Barocaloric Effects in Dialkylammonium Halide Salts

Barocaloric effects-solid-state thermal changes induced by the application and removal of hydrostatic pressure-offer the potential for energy-efficient heating and cooling without relying on volatile refrigerants. Here, we report that dialkylammonium halides-organic salts featuring bilayers of alkyl chains templated through hydrogen bonds to halide anions-display large, reversible, and tunable barocaloric effects near ambient temperature.
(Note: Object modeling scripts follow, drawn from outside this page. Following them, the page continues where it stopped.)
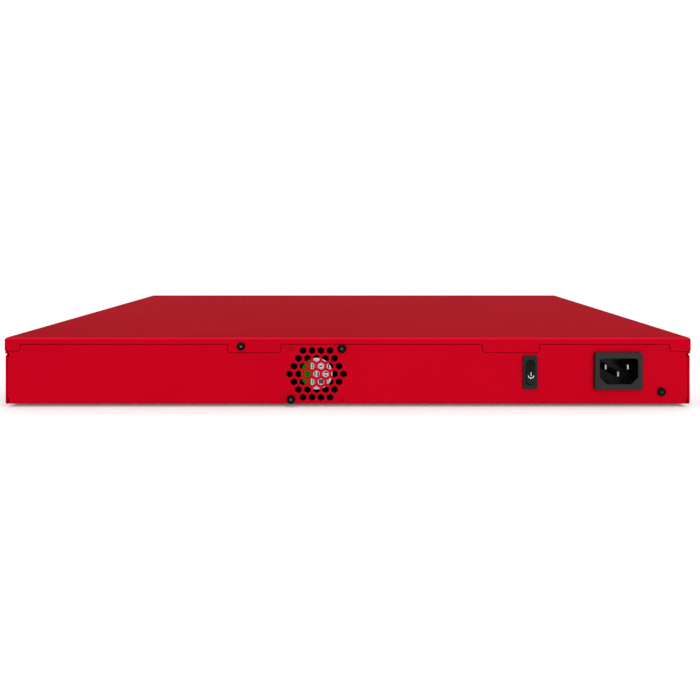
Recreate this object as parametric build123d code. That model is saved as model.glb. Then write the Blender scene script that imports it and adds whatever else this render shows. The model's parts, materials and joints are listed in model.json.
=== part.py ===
from build123d import *
import math
import os

# A one-unit rack firewall appliance, seen from behind: +X is right, +Y runs from the rear panel to
# the front panel, +Z is up. The origin is the middle of the overall box, on the surface that the
# rubber feet stand on. All lengths are millimetres.

# ---------------------------------------------------------------- driving dimensions

WIDTH = 431.0  # over the cover's side flanges
DEPTH = 307.0  # rear panel to the face of the front bezel
BODY_HEIGHT = 42.0
FOOT_HEIGHT = 2.0
INLET_PROUD = 3.0  # the mains inlet's flange, which stands out furthest at the rear
BEZEL_THICK = 2.5

TRAY_SHEET = 1.0
COVER_SHEET = 0.8
BEND = 0.6  # inside radius of the tray's folds
COVER_BEND = 0.9
SLIP = 0.2  # between sheets that slide on each other

FLOOR = FOOT_HEIGHT  # underside of the tray
DECK = FLOOR + TRAY_SHEET  # inside face of the tray's floor
TOP = FLOOR + BODY_HEIGHT
REAR = INLET_PROUD - (DEPTH + INLET_PROUD) / 2  # outside face of the rear panel
REAR_INSIDE = REAR + TRAY_SHEET
FRONT = REAR + DEPTH  # face of the bezel
PANEL_FRONT = FRONT - BEZEL_THICK  # outside face of the sheet-metal front panel
PANEL_BACK = PANEL_FRONT - TRAY_SHEET

# Side walls: the lower wall is nearly flush with the cover's flange, the upper wall steps in behind it.
WALL_X = WIDTH / 2 - 0.6
JOGGLE = 0.5
UPPER_WALL_X = WALL_X - JOGGLE
JOGGLE_Z = (FLOOR + 30.4, FLOOR + 31.0)
WALL_TOP = TOP - 1.3
WALL_STRIP_TOP = TOP - 10.0  # above this the walls start behind the cover's corner tabs
WALL_CHAMFER = 1.2
SIDE_FLANGE_BOTTOM = TOP - 10.4
PANEL_HALF = WALL_X - TRAY_SHEET - 0.4  # half the width of the rear panel
RELIEF_X = PANEL_HALF - 0.85  # relief holes beside the rear panel's corners
RELIEFS = ((DECK - 0.1, DECK + 3.3), (TOP - 12.2, TOP - 9.4))

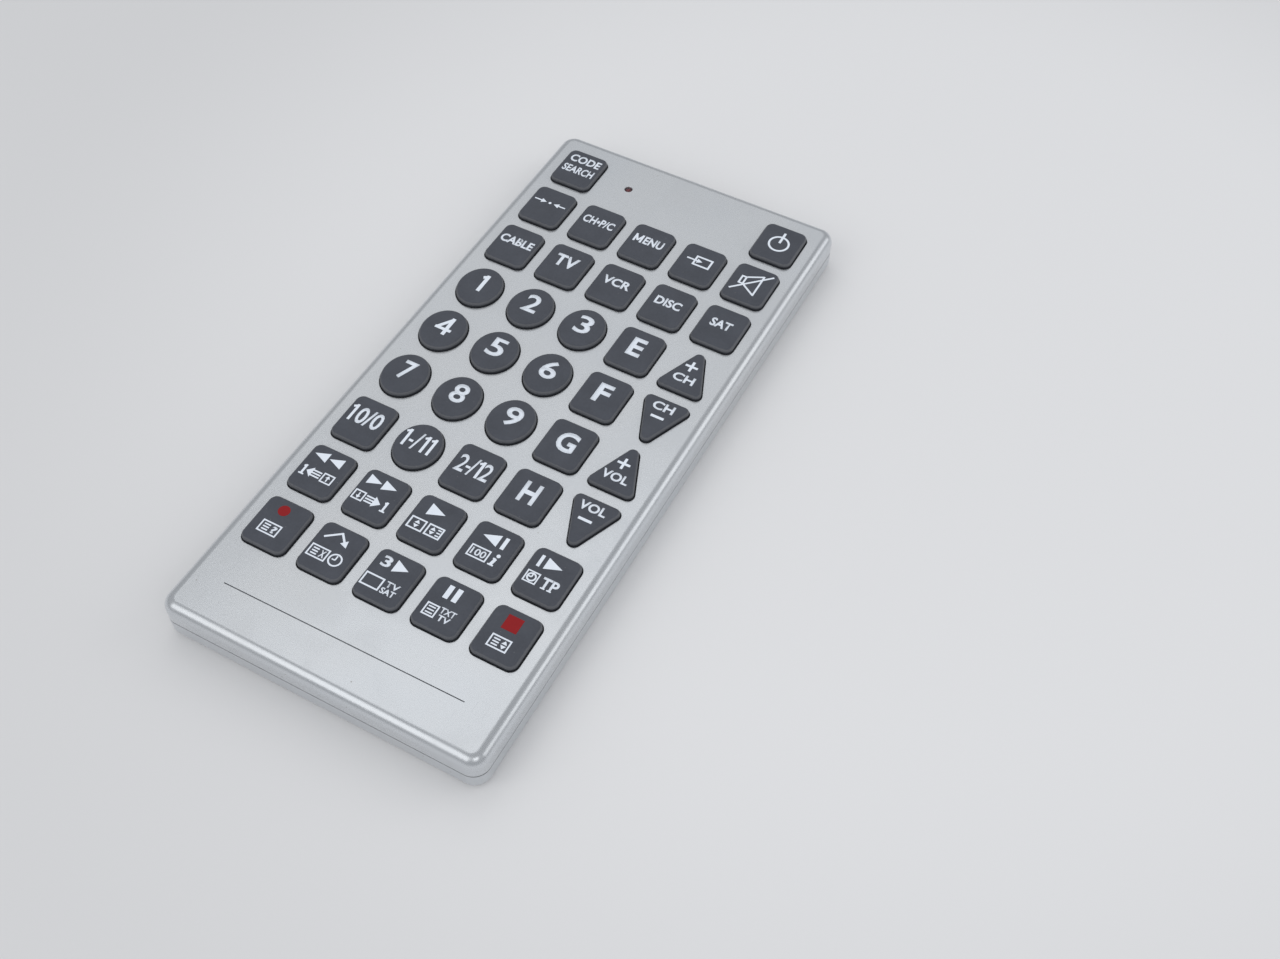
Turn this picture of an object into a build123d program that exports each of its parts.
from build123d import *
import math
import os

# A large flat remote control with big rubber keys, lying on its back.
# X runs across the keypad to the right, Y towards the far end with the infrared window, Z up.
# The origin is the middle of the underside. All sizes are in millimetres.

# Keypad grid, which sets the size of the housing
COLUMNS = 5
ROWS = 9
COLUMN_PITCH = 22.92
ROW_PITCH = 25.89
SIDE_MARGIN = 17.0
FAR_MARGIN = 20.55

# Housing shells
CORNER_RADIUS = 6.0
TOP_EDGE_RADIUS = 4.2
BOTTOM_EDGE_RADIUS = 3.2
SIDE_WALL = 2.2
TOP_WALL = 2.0
FLOOR = 2.0
PARTING_HEIGHT = 8.5
LIP_WIDTH = 1.0
LIP_HEIGHT = 1.2
LIP_GAP = 0.1

# Keys
KEY_WIDTH = 17.6
KEY_LENGTH = 20.4
KEY_CORNER = 3.0
TRIANGLE_CORNER = 2.2
KEY_PROUD = 2.0
KEY_TRAVEL = 1.0
KEY_DRAFT = 0.15
KEY_RIM = 0.7
KEY_HOLE_GAP = 0.35
CONTACT_GAP = 0.1

# Curves of the many small pieces are drawn as short flats, counted here
CORNER_STEPS = 3
OVAL_SIDES = 20
POST_SIDES = 12

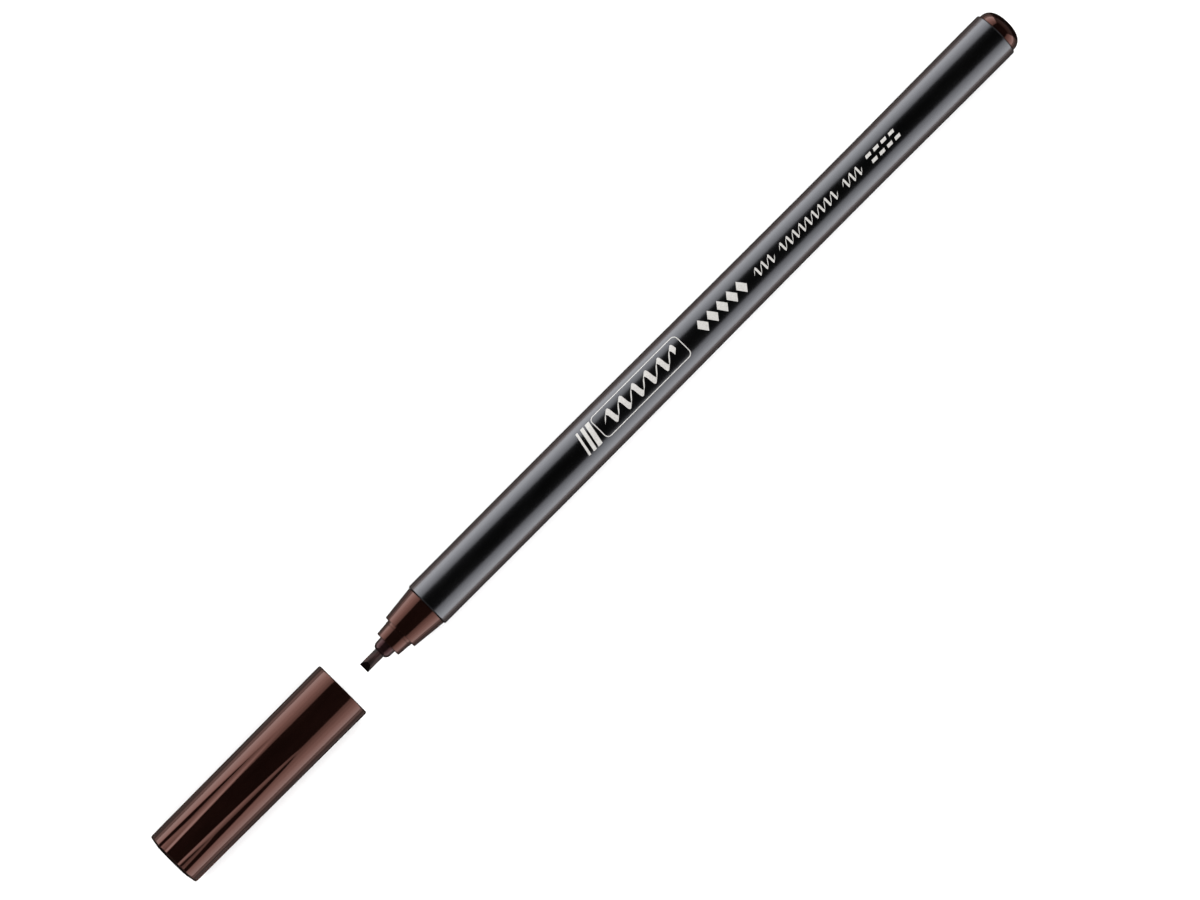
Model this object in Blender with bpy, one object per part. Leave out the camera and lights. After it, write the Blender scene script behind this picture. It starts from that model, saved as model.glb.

The conformational flexibility and soft nature of the weakly confined hydrocarbons give rise to order-disorder phase transitions in the solid state that are associated with substantial entropy changes (>200 J kg(-1) K-1) and high sensitivity to pressure (>24 K kbar(-1)), the combination of which drives strong barocaloric effects at relatively low pressures. Through high-pressure calorimetry, X-ray diffraction, and Raman spectroscopy, we investigate the structural factors that influence pressure-induced phase transitions of select dialkylammonium halides and evaluate the magnitude and reversibility of their barocaloric effects. Furthermore, we characterize the cyclability of thin-film samples under aggressive conditions (heating rate of 3500 K s(-1) and over 11,000 cycles) using nanocalorimetry. Taken together, these results establish dialkylammonium halides as a promising class of pressure-responsive thermal materials.